Repeat all of the material exactly as given.
## BEGIN Dataset excerpt
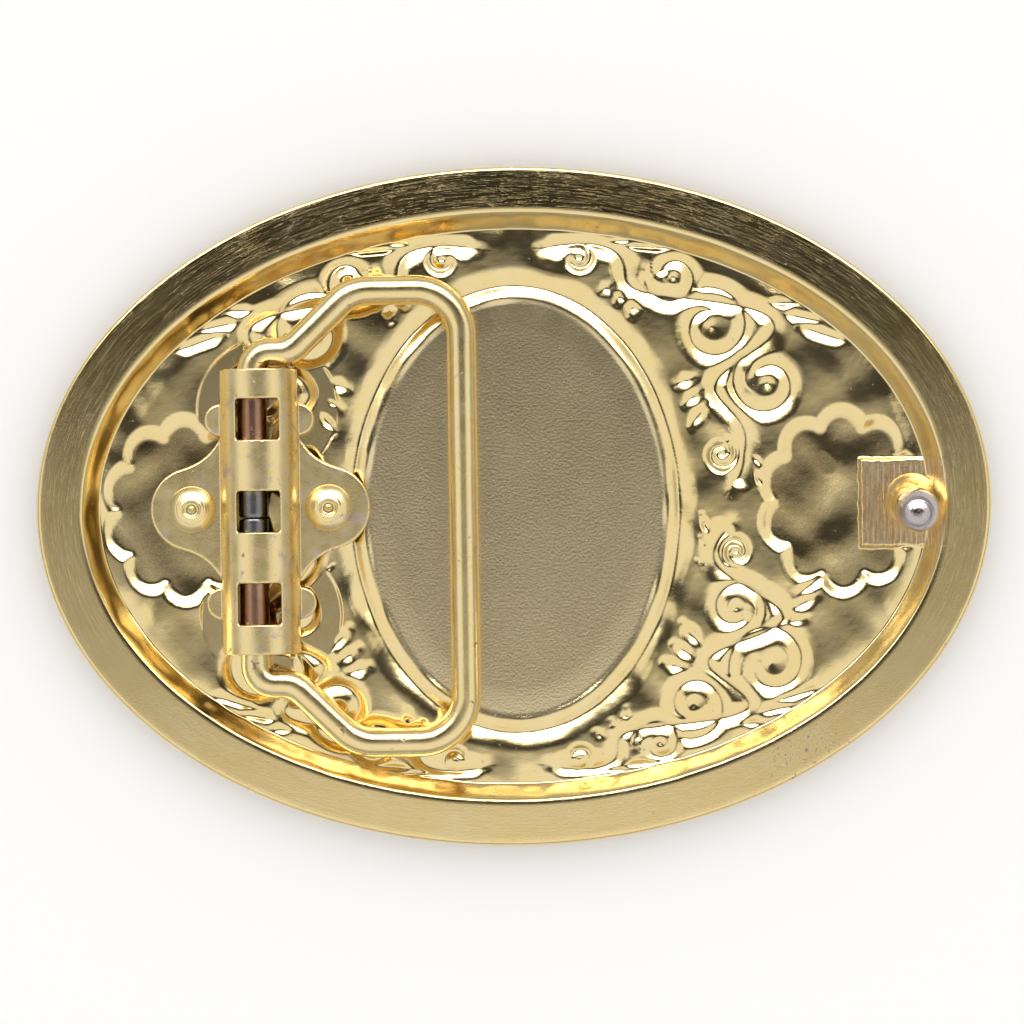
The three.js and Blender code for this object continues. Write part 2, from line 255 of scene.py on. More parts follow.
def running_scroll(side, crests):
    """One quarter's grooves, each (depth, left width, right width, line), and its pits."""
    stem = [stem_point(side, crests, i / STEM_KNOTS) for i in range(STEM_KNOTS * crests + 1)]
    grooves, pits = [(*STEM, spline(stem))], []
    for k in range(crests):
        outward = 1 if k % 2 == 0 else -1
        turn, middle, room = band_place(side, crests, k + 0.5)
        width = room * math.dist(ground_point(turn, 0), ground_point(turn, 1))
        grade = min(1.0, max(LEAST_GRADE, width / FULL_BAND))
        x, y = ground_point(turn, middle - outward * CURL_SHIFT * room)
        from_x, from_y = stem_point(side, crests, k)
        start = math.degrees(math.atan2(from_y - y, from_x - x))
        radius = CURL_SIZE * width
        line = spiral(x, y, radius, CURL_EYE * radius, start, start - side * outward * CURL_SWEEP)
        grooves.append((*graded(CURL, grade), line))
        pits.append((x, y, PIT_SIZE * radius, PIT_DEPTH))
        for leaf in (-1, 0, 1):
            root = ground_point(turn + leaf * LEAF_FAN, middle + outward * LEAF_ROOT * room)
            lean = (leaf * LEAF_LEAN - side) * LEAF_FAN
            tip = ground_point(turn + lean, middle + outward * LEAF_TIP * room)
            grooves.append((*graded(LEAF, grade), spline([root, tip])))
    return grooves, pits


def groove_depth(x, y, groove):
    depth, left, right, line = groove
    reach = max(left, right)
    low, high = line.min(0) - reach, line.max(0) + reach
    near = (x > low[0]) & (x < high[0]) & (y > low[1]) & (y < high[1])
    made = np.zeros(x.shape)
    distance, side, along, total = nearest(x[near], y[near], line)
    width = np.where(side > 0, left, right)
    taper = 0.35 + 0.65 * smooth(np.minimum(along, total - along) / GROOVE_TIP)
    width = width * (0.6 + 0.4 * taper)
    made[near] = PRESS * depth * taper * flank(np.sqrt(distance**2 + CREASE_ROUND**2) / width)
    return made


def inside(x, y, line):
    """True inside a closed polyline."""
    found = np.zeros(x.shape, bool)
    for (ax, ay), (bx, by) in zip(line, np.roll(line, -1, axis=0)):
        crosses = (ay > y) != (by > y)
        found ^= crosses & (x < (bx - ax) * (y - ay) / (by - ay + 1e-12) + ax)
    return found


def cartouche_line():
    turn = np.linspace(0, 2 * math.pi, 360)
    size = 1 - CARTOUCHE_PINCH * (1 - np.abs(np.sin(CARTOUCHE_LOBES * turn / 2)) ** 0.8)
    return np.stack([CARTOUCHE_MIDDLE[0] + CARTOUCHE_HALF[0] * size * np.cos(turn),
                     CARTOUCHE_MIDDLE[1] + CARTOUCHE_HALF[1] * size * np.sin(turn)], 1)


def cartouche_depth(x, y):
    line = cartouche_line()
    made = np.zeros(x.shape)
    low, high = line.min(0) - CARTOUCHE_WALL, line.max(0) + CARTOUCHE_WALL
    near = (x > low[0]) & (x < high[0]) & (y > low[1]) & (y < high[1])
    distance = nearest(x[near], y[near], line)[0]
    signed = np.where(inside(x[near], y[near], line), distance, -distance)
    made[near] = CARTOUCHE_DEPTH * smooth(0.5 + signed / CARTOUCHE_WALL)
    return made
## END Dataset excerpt
## Written response
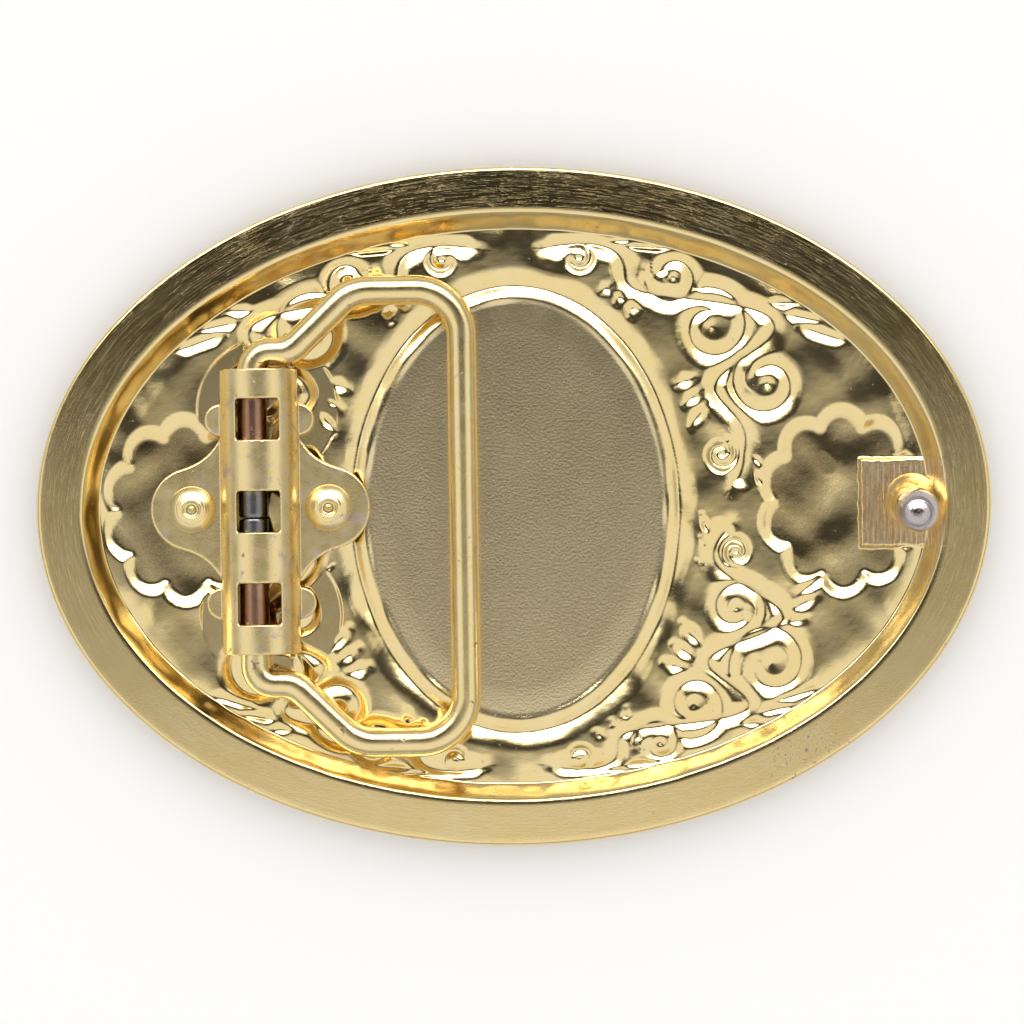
The three.js and Blender code for this object continues. Write part 2, from line 255 of scene.py on. More parts follow.
def running_scroll(side, crests):
    """One quarter's grooves, each (depth, left width, right width, line), and its pits."""
    stem = [stem_point(side, crests, i / STEM_KNOTS) for i in range(STEM_KNOTS * crests + 1)]
    grooves, pits = [(*STEM, spline(stem))], []
    for k in range(crests):
        outward = 1 if k % 2 == 0 else -1
        turn, middle, room = band_place(side, crests, k + 0.5)
        width = room * math.dist(ground_point(turn, 0), ground_point(turn, 1))
        grade = min(1.0, max(LEAST_GRADE, width / FULL_BAND))
        x, y = ground_point(turn, middle - outward * CURL_SHIFT * room)
        from_x, from_y = stem_point(side, crests, k)
        start = math.degrees(math.atan2(from_y - y, from_x - x))
        radius = CURL_SIZE * width
        line = spiral(x, y, radius, CURL_EYE * radius, start, start - side * outward * CURL_SWEEP)
        grooves.append((*graded(CURL, grade), line))
        pits.append((x, y, PIT_SIZE * radius, PIT_DEPTH))
        for leaf in (-1, 0, 1):
            root = ground_point(turn + leaf * LEAF_FAN, middle + outward * LEAF_ROOT * room)
            lean = (leaf * LEAF_LEAN - side) * LEAF_FAN
            tip = ground_point(turn + lean, middle + outward * LEAF_TIP * room)
            grooves.append((*graded(LEAF, grade), spline([root, tip])))
    return grooves, pits


def groove_depth(x, y, groove):
    depth, left, right, line = groove
    reach = max(left, right)
    low, high = line.min(0) - reach, line.max(0) + reach
    near = (x > low[0]) & (x < high[0]) & (y > low[1]) & (y < high[1])
    made = np.zeros(x.shape)
    distance, side, along, total = nearest(x[near], y[near], line)
    width = np.where(side > 0, left, right)
    taper = 0.35 + 0.65 * smooth(np.minimum(along, total - along) / GROOVE_TIP)
    width = width * (0.6 + 0.4 * taper)
    made[near] = PRESS * depth * taper * flank(np.sqrt(distance**2 + CREASE_ROUND**2) / width)
    return made


def inside(x, y, line):
    """True inside a closed polyline."""
    found = np.zeros(x.shape, bool)
    for (ax, ay), (bx, by) in zip(line, np.roll(line, -1, axis=0)):
        crosses = (ay > y) != (by > y)
        found ^= crosses & (x < (bx - ax) * (y - ay) / (by - ay + 1e-12) + ax)
    return found


def cartouche_line():
    turn = np.linspace(0, 2 * math.pi, 360)
    size = 1 - CARTOUCHE_PINCH * (1 - np.abs(np.sin(CARTOUCHE_LOBES * turn / 2)) ** 0.8)
    return np.stack([CARTOUCHE_MIDDLE[0] + CARTOUCHE_HALF[0] * size * np.cos(turn),
                     CARTOUCHE_MIDDLE[1] + CARTOUCHE_HALF[1] * size * np.sin(turn)], 1)


def cartouche_depth(x, y):
    line = cartouche_line()
    made = np.zeros(x.shape)
    low, high = line.min(0) - CARTOUCHE_WALL, line.max(0) + CARTOUCHE_WALL
    near = (x > low[0]) & (x < high[0]) & (y > low[1]) & (y < high[1])
    distance = nearest(x[near], y[near], line)[0]
    signed = np.where(inside(x[near], y[near], line), distance, -distance)
    made[near] = CARTOUCHE_DEPTH * smooth(0.5 + signed / CARTOUCHE_WALL)
    return made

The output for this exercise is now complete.